Deste ponto de vista, algo de muito sério nos aguarda: o desafio de repensar a política. Não recorro a esta expressão num espírito idealizante, como um profeta empenhado em recriar pela raiz a sociedade e a política; nem de longe. Digo repensar a política num sentido bem mais simples, humilde, caseiro: repensar o recrutamento, os mecanismos pelos quais os grupos e partidos identificam, atraem, motivam e preparam novas vocações políticas. Isto pode soar complicado à primeira vista, mas basta olhar em volta para se ver que algo nessa linha tem sido feito ou é continuamente feito por diversas instituições. Nos anos 30, um grupo de idealistas aceitou o desafio de criar uma universidade exemplar; hoje a USP, uma referência na América Latina, vem subindo no ranking internacional, e já nem falo de seu impacto dentro do Brasil. Numa escala diferente, temos experiências semelhantes em certos nichos da alta burocracia pública. Grupos artísticos e clubes de futebol não poderiam assegurar a continuidade de seu padrão se não tivessem uma política de recrutamento, no sentido que dei acima a este termo.

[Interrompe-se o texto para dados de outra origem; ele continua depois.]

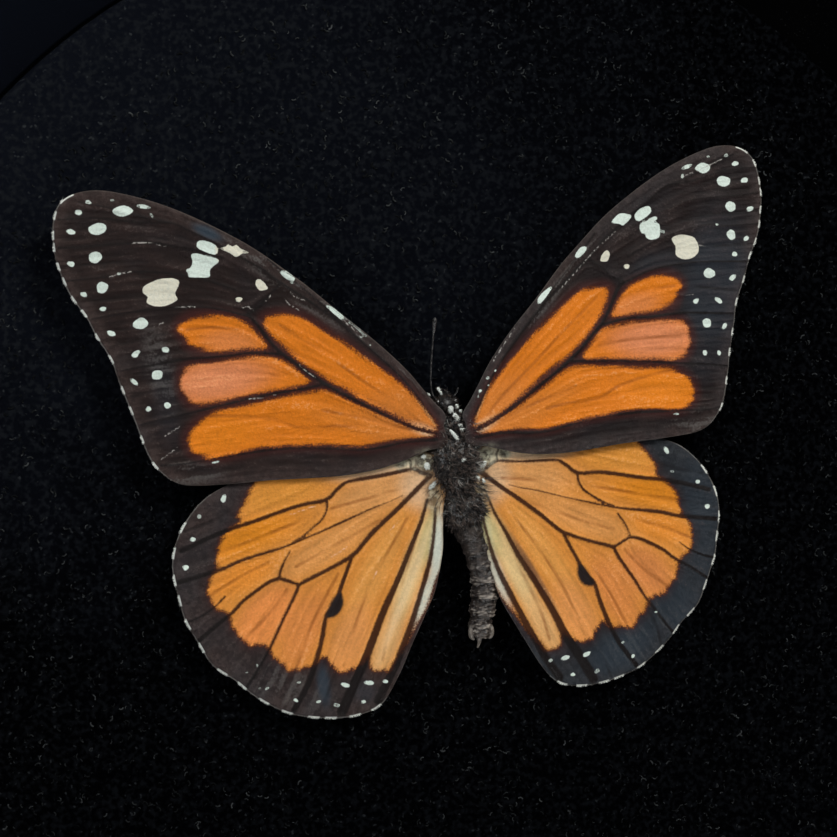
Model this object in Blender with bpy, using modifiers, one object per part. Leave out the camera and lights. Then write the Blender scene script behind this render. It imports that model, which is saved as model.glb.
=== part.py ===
"""A spread butterfly on a black velvet pad, under a clear glass dome on a turned black base.

Metres, +Z up. The origin is the centre of the base's underside. The butterfly's head points towards +Y,
turned a little to the left, and its right wings lie towards +X.
"""

import math

import bpy
from mathutils import Vector

MM = 0.001
GAP = 0.3 * MM  # kept between pieces that touch
TURNED_STEPS = 48  # flat sides of every turned piece

# Base: a turned disc with a recess for the pad and a groove for the dome's foot.
BASE_HEIGHT = 16.0 * MM
BASE_FOOT_RADIUS = 90.0 * MM
PLATEAU_RADIUS = 85.5 * MM
PLATEAU_ROUNDING = 1.5 * MM
STEP_HEIGHT = 12.0 * MM  # where the plateau's side meets the cove
COVE_RADIUS = 2.5 * MM
BEAD_RADIUS = 4.0 * MM
BEAD_HEIGHT = 4.5 * MM  # the bead's centre above the table
GROOVE_DEPTH = 3.0 * MM
RECESS_DEPTH = 1.2 * MM

# Velvet pad: a round board covered in cloth.
PAD_RADIUS = 70.0 * MM
PAD_THICKNESS = 3.0 * MM
PAD_ROUNDING = 0.8 * MM
VELVET_TOP = BASE_HEIGHT - RECESS_DEPTH + GAP + PAD_THICKNESS

# Glass dome: a straight wall below an elliptical top.
DOME_RADIUS = 81.5 * MM
DOME_WALL = 2.5 * MM
DOME_SHOULDER = 36.0 * MM  # height at which the straight wall ends
DOME_TOP = 91.0 * MM

# Where the butterfly lies: the point below its wing roots, on the velvet.
SPECIMEN_PLACE = (-2.3 * MM, 10.2 * MM, VELVET_TOP)
SPECIMEN_TURN = math.radians(3.2)

# Wings. Outlines are in millimetres from the wing's root: outwards, then towards the head.
WING_THICKNESS = 0.3 * MM
FOREWING_OUTLINE = (
    (0.5, 3.4), (2.2, 6.3), (4.6, 9.3), (9.8, 14.8), (14.5, 19.4), (19.7, 23.9), (26.6, 27.9),
    (32.4, 30.2), (36.0, 30.7), (38.6, 29.8), (39.7, 27.5), (39.8, 24.0), (38.7, 20.0), (37.2, 17.4),
    (36.2, 15.0), (34.9, 12.4), (34.3, 10.0), (33.1, 6.0), (31.9, 1.8), (30.6, -0.3), (28.4, -1.8),
    (24.0, -2.2), (18.3, -2.3), (12.0, -2.6), (6.2, -2.2), (2.6, -1.4), (0.5, -0.4),
)
HINDWING_OUTLINE = (
    (0.7, 1.6), (3.5, 4.0), (8.5, 4.9), (14.0, 4.9), (19.0, 4.3), (22.8, 3.4), (25.8, 2.2),
    (28.2, 0.1), (29.8, -2.4), (30.5, -5.2), (30.2, -8.5), (29.8, -10.9), (28.6, -13.8), (27.4, -16.3),
    (25.2, -18.3), (23.0, -20.6), (19.8, -22.8), (16.0, -24.0), (12.2, -24.3), (9.2, -23.4),
    (7.0, -20.8), (4.6, -16.7), (2.7, -13.2), (1.7, -9.8), (1.0, -6.4), (0.6, -3.4), (0.5, -0.8),
)
# Each wing's root in millimetres, and in degrees how far the tip droops, how far the front edge is
# lifted and how far the tip is swept towards the head.
WING_POSES = {
    "forewing_left": {"root": (-2.0, 0.0, 5.8), "droop": 4.5, "lift": 3.0, "sweep": -2.5},
    "forewing_right": {"root": (2.0, 0.0, 5.8), "droop": 5.5, "lift": -3.0, "sweep": 2.6},
    "hindwing_left": {"root": (-2.0, -4.7, 4.7), "droop": 4.0, "lift": 4.0, "sweep": -4.5},
    "hindwing_right": {"root": (2.0, -4.7, 4.7), "droop": 5.0, "lift": 4.0, "sweep": 0.8},
}

# Body, in millimetres from the specimen's place: centres and half sizes of the rounded parts.
THORAX_CENTRE = (0.2, -2.2, 3.9)
THORAX_HALF = (2.4, 4.9, 2.7)
HEAD_CENTRE = (-0.1, 4.25, 3.5)
HEAD_HALF = (1.2, 1.3, 1.3)
EYE_OFFSET = (0.8, 0.25, 0.1)
EYE_RADIUS = 0.8
PALP_OFFSET = (0.35, 1.3, -0.3)
PALP_HALF = (0.28, 0.75, 0.32)
PALP_TILT = math.radians(35)

# Abdomen: a row of ring segments whose axis bends to the right and sinks towards the velvet.
ABDOMEN_START = (0.35, -7.5, 3.05)
ABDOMEN_LENGTH = 15.5
ABDOMEN_BEND = 2.8
ABDOMEN_BEND_LENGTH = 12.0
ABDOMEN_SINK = 1.15
SEGMENT_RADII = (1.62, 1.7, 1.62, 1.5, 1.45, 1.48, 1.5, 1.32)
GROOVE_SHARE = 0.9  # radius of the groove between two segments, as a share of the segment's
TAIL_RADIUS = 0.45

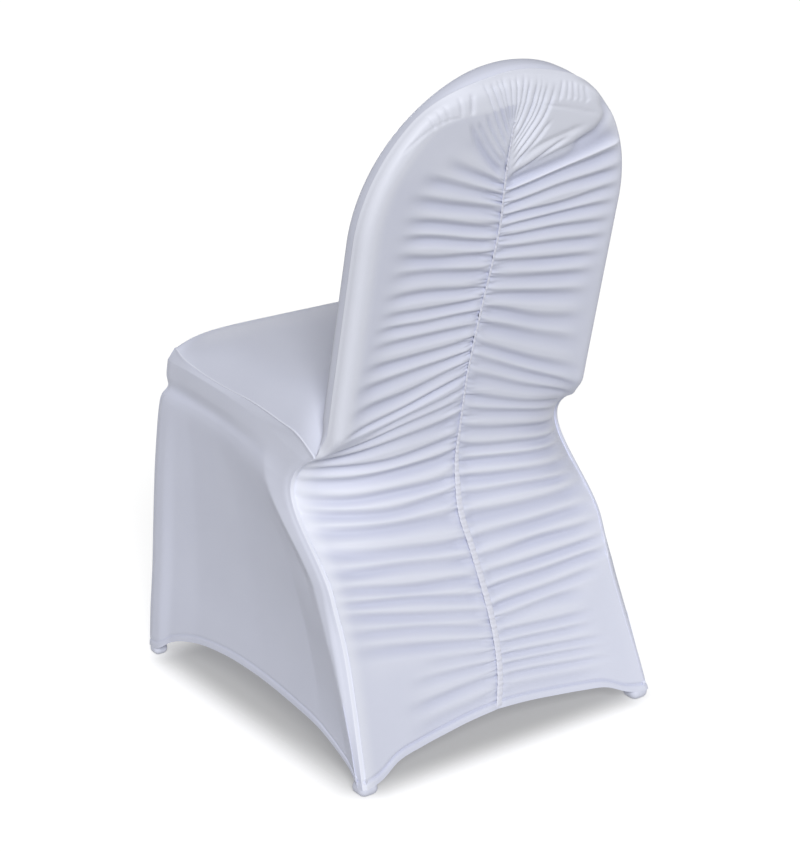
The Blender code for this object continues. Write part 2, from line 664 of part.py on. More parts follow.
def main():
    for thing in list(bpy.data.objects):
        bpy.data.objects.remove(thing, do_unlink=True)
    collection = bpy.data.collections.new(PART)
    bpy.context.scene.collection.children.link(collection)
    hold = bpy.data.objects.new("hold_point", None)
    hold.location = [-v for v in HOLD]
    collection.objects.link(hold)

    pieces = build_pieces()
    normals = shared_normals(pieces)
    for name, (points, faces, (middle, side)) in pieces.items():
        points, faces = thicken(points, faces, middle, normals, side)
        mesh = add_mesh(name, points, faces)
        mesh.materials.append(None)
        add_object(name, mesh, cloth_material(name, CLOTH_WHITE, CLOTH_ROUGH), collection, hold)

    for word, x, y, half, turn in POCKETS:
        points, faces = foot_pocket(half, turn)
        cup = add_mesh("foot_pocket_" + word, points, faces)
        cup.materials.append(None)
        for side, hand in ((1, "left"), (-1, "right")):
            name = f"foot_pocket_{word}_{hand}"
            paint = cloth_material(name, CLOTH_WHITE, CLOTH_ROUGH)
            add_object(name, cup, paint, collection, hold, (side * x, y, 0.0))

    points, faces = seam_tape()
    tape = add_mesh("centre_seam_tape", points, faces)
    tape.materials.append(None)
    add_object("centre_seam_tape", tape, cloth_material("seam_tape", TAPE_WHITE, TAPE_ROUGH),
               collection, hold)


main()
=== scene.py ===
import math
from functools import partial

import bpy
import numpy as np
from mathutils import Matrix, Vector


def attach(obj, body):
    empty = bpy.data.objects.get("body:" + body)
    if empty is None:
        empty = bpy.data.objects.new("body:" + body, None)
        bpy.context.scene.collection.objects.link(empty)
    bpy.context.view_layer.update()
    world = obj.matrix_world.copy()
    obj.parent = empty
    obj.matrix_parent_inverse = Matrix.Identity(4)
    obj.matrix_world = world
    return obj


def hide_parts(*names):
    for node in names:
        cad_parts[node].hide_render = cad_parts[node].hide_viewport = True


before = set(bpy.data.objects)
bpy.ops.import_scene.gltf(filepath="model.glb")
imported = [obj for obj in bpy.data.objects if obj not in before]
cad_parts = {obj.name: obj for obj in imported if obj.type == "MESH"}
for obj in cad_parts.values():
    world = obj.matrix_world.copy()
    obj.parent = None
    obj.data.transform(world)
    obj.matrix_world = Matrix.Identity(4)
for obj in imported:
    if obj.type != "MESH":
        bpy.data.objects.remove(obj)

# A white stretch cover with a round top, a ruched back and a taut skirt. Metres, +Z up, the
# front towards -Y and the sitter's left towards +X. Heights are above the floor until a mesh is
# made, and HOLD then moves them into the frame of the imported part.
HOLD = np.array([0.0, 0.243, 0.914])
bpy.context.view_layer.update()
scene = bpy.context.scene


def thousandths(rows):
    """A table written in millimetres, or in thousandths of a share."""
    return [tuple(value / 1000 for value in row) for row in rows]


def spans(*parts):
    """Even steps over parts (start, stop, count), each from the last one's stop."""
    return np.concatenate([np.linspace(*parts[0])] + [np.linspace(*part)[1:] for part in parts[1:]])


# The cover's back: an arch that leans backwards above the waist and forwards below it
HEIGHT = 0.919
ARCH = 0.2075
SPRING = HEIGHT - ARCH
TOP_RUN = SPRING + ARCH * math.pi / 2
RIM = 0.0352
WAIST_Y = 0.1415
WAIST_Z = 0.371
LEAN_UP = 0.228
LEAN_DOWN = 0.297
WAIST_SOFT = 0.006

# Where the back meets the seat
NOTCH = 0.416
PAD_BOTTOM = 0.452
LEG_TOP = 0.406
HEM_AT_LEG = 0.0123

# Foot pockets: word, sideways, depth, half width, corner radius, side of the flat cut, its area
POCKETS = (
    ("rear", 0.2312, 0.2522, 0.0145, 0.01, 0.046, 0.0019),
    ("front", 0.2344, -0.2592, 0.011, 0.008, 0.037, 0.0013),
)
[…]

Se não conseguirmos avançar nesse terreno, uma coisa é certa: daqui a 50 anos, a nossa discussão sobre os partidos e o Legislativo será idêntica à de hoje. Estaremos falando de desânimo, mediocridade e corrupção. Como marinheiros no convés de um navio durante a tempestade, nós e a própria democracia continuaremos batendo cabeças, jogados de um lado para outro entre duas concepções de política tão extremadas quanto tolas. Num extremo, aquela concepção idealizada de um “bem comum” aristotélico; no outro, a visão rasteira da política como uma luta sem objetivo: um jogo de cabra-cega, para lembrar uma imagem cara ao presidente Fernando Henrique Cardoso.